You will probably need a program like edit or EDLIN to edit the Autoexec and config.sys files. I don't believe that QEMM ever worked that well with standard DOS much less DRDOS. BOL


----------



## plejon (Jul 26, 2001)

You could also start with a DOS boot disk, then inspect/edit the autoexec.bat/config.sys on your C: drive


----------



## cpuhack.com (Apr 25, 2002)

omniflare said:


> Does anyone have any experience installing/using these programs, I got a solid (i think) installation of DRDOS running, and i finally found a copy of QEMM, but after i ran instqemm and rebooted, now it says that there is "another 386 program active" and aborts the installation, when it brings me to the "do you want to terminate reboot or continue" part of that screen it freezes up and i cant get anywhere to fix.
> Is there a DOS safemode? How can i get into the config.sys to edit and remove the settings that were put in after i installed qemm.


The DOS equivalent of a "Safe Mode" is to boot from a bootable floppy disk.

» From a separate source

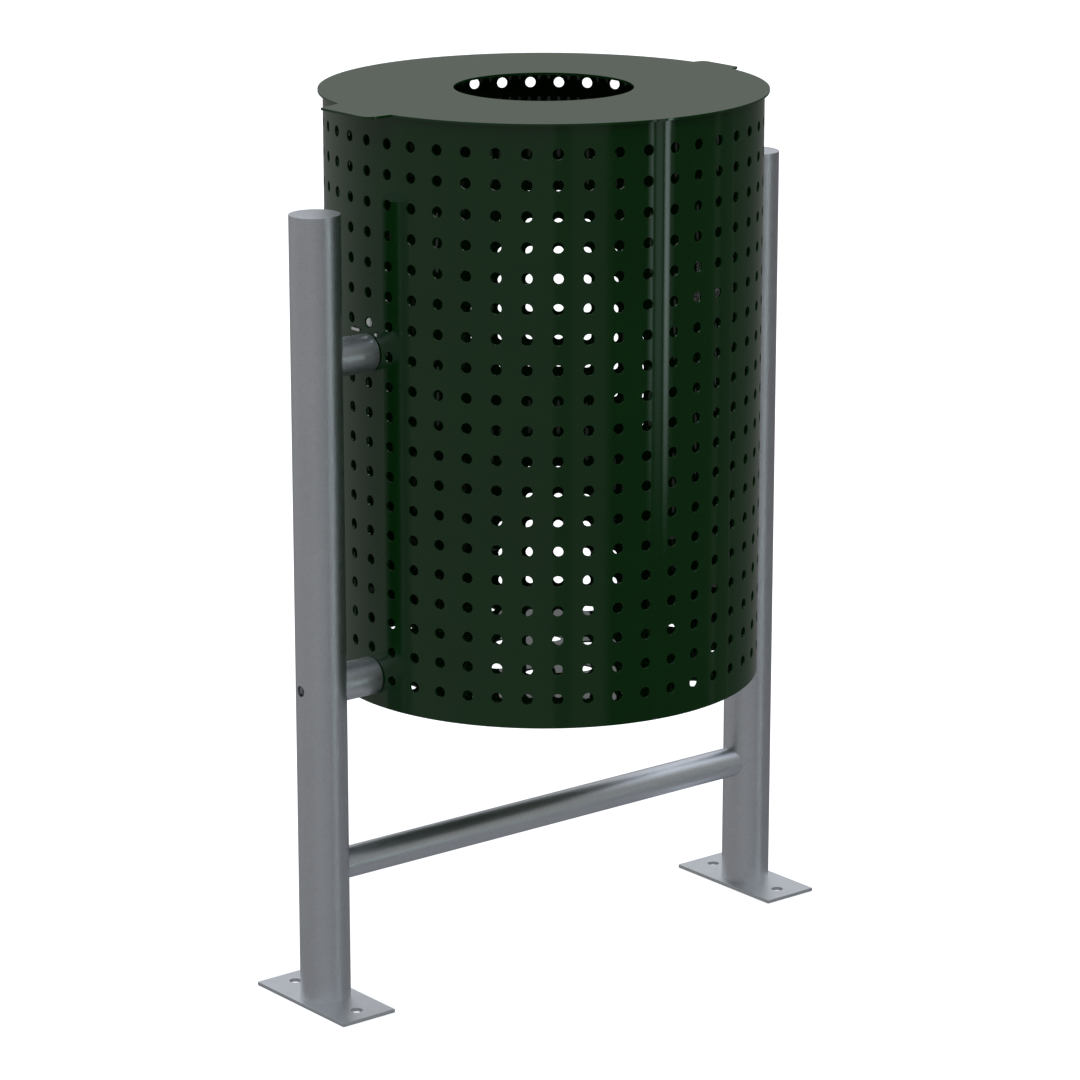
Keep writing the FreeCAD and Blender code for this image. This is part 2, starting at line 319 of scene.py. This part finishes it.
bright_zinc = Finish(bpy.data.materials.new("bright_zinc"))
add = bright_zinc.node
place = add("TexCoord", {}, {}, "Object")
lathe = add("TexNoise", {}, {"Vector": place, "Scale": 1400.0, "Detail": 2.0})
patch = add("TexNoise", {}, {"Vector": place, "Scale": 120.0, "Detail": 3.0})
plating = blend(add, patch, plating_dark, plating_light)
fine = add("Bump", {}, {"Strength": 0.25, "Distance": 0.0001, "Height": lathe}, "Normal")
shine = add(
    "BsdfPrincipled",
    {},
    {"Base Color": plating, "Metallic": 1.0, "Roughness": 0.22 + patch * 0.12, "Normal": fine},
)
add("OutputMaterial", {}, {"Surface": shine})

black_nylon = Finish(bpy.data.materials.new("black_nylon"))
add = black_nylon.node
place = add("TexCoord", {}, {}, "Object")
flow = add("TexNoise", {}, {"Vector": place, "Scale": 500.0, "Detail": 3.0})
resin = blend(add, flow, resin_dark, resin_light)
pores = add("Bump", {}, {"Strength": 0.3, "Distance": 0.0001, "Height": flow}, "Normal")
shine = add(
    "BsdfPrincipled",
    {},
    {"Base Color": resin, "Roughness": varied(0.42, (flow, 0.2)), "Normal": pores},
)
add("OutputMaterial", {}, {"Surface": shine})


def slab(bm, low, high):
    """Add a block between two corners."""
    corners = bmesh.ops.create_cube(bm, size=1)["verts"]
    bmesh.ops.scale(bm, verts=corners, vec=high - low)
    bmesh.ops.translate(bm, verts=corners, vec=(low + high) / 2)


for side in SIDES:
    dress(bright_zinc, side + "_pivot_pin", side + "_pivot_washer")
    dress(black_nylon, side + "_pivot_bush")

    low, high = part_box(side + "_pivot_bracket")
    back = min(abs(low.x), abs(high.x))
    reach = max(abs(low.x), abs(high.x))
    face = back + bracket_sheet
    outline = [
        (narrow_finger[0], low.z),
        (wide_finger[1], low.z),
        (wide_finger[1], finger_height),
        (tongue_half, finger_height),
        (tongue_half, high.z),
        (-tongue_half, high.z),
        (-tongue_half, finger_height),
        (narrow_finger[0], finger_height),
    ]
    bm = bmesh.new()
    draw_loop(bm, [(across, height, 0) for across, height in outline])
    at = Matrix.Translation((0, pivot_height, 0))
    bmesh.ops.create_circle(bm, segments=hole_steps, radius=bush_radius, matrix=at)
    cut_sheet(bm, bracket_sheet, -face)
    on_edge = Matrix(((0, 0, 1), (1, 0, 0), (0, 1, 0)))
    bmesh.ops.rotate(bm, verts=bm.verts[:], matrix=on_edge)
    for span in (narrow_finger, wide_finger):
        near = Vector((-reach, span[0], finger_height))
        slab(bm, near, Vector((-back, span[1], finger_height + bracket_sheet)))
    ease(bm, rims(bm), bracket_edge)
    dome_at = Matrix.Translation((-face - dome_rise / 2, 0, dome_height))
    bmesh.ops.create_cone(
        bm,
        cap_ends=True,
        segments=hole_steps,
        radius1=dome_radius,
        radius2=dome_radius,
        depth=dome_rise,
        matrix=dome_at @ Matrix.Rotation(-math.pi / 2, 4, "Y"),
    )
    dome_end = -face - dome_rise + bracket_edge
    dome_rim = [e for e in rims(bm) if all(v.co.x < dome_end for v in e.verts)]
    ease(bm, dome_rim, dome_round, dome_round_steps)
    if side == "right":
        bmesh.ops.rotate(bm, verts=bm.verts[:], matrix=Matrix.Rotation(math.pi, 3, "Z"))
    bracket = [side + "_pivot_bracket"]
    make_piece(bm, side + "_bracket", bright_zinc, "drum", bracket)

# ---------------------------------------------------------------- lock
# In the left lower stub a square bolt slides into the drum's wall. A three-sided key, put through
# the hole in the post, turns the spindle that draws it back. The parts are turned and zinc plated.

dress(bright_zinc, "lock_housing", "lock_guide", "lock_spindle", "lock_cross_pin", "lock_bolt")

# ---------------------------------------------------------------- drum wall
# A band of 2 mm steel sheet, punched all over with 11 mm holes, rolled round and welded. It is
# powder coated dark green, which flows smooth and glossy and rounds the lip of each hole.

hole_radius = 5.5 * MM
hole_rise = 30 * MM
hole_rows = 19
hole_columns = 46
hole_sides = 16
first_row = 30 * MM
hole_lip = 0.3 * MM
wall_sheet = 2 * MM
rim_edge = 0.5 * MM
wide_slot = (12.9 * MM, 26.3 * MM)
narrow_slot = (-16.1 * MM, -11.9 * MM)
slot_height = (678 * MM, 682.2 * MM)
slot_reach = 25 * MM
slot_snap = 0.001 * MM
sheet_facing = 0.95
shortest = 1e-9
deep_green = (0.0034, 0.037, 0.0052, 1.0)
fresh_green = (0.0050, 0.050, 0.0074, 1.0)

green_paint = Finish(bpy.data.materials.new("green_paint"))
add = green_paint.node
place = add("TexCoord", {}, {}, "Object")
flow = add("TexNoise", {}, {"Vector": place, "Scale": 260.0, "Detail": 1.0})
sway = add("TexNoise", {}, {"Vector": place, "Scale": 9.0, "Detail": 2.0})
dust = add("TexNoise", {}, {"Vector": place, "Scale": 45.0, "Detail": 5.0, "Roughness": 0.6})
coat = blend(add, varied(0.5, (sway, 0.8), (dust, 0.5)), deep_green, fresh_green)
peel = add("Bump", {}, {"Strength": 0.05, "Distance": 0.0001, "Height": flow}, "Normal")
shine = add(
    "BsdfPrincipled",
    {},
    {"Base Color": coat, "Roughness": 0.008 + dust * 0.012, "IOR": 1.45, "Normal": peel},
)
add("OutputMaterial", {}, {"Surface": shine})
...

I have many years of experience with QEMM...and unfortunately must tell you that it's not compatible with DR-DOS 7.x. Further, it's unnecessary with DR-DOS 7.x, or, with MS-DOS 6.x.x. By the latest editions of DOS, it was no longer necessary to use 3rd-party memory managers like QEMM...the built-in HIMEM/EMM386 combo is more than capable of providing a fairly efficient usage of that precious first 640K. In fact, there is already the DR-DOS EMM386 equivalent running in your CONFIG.SYS...and that's why your system is hanging now that QEMM is on there...(QEMM always had a nasty habit of hanging systems when a conflicting 32-bit memory manager was already loaded).


----------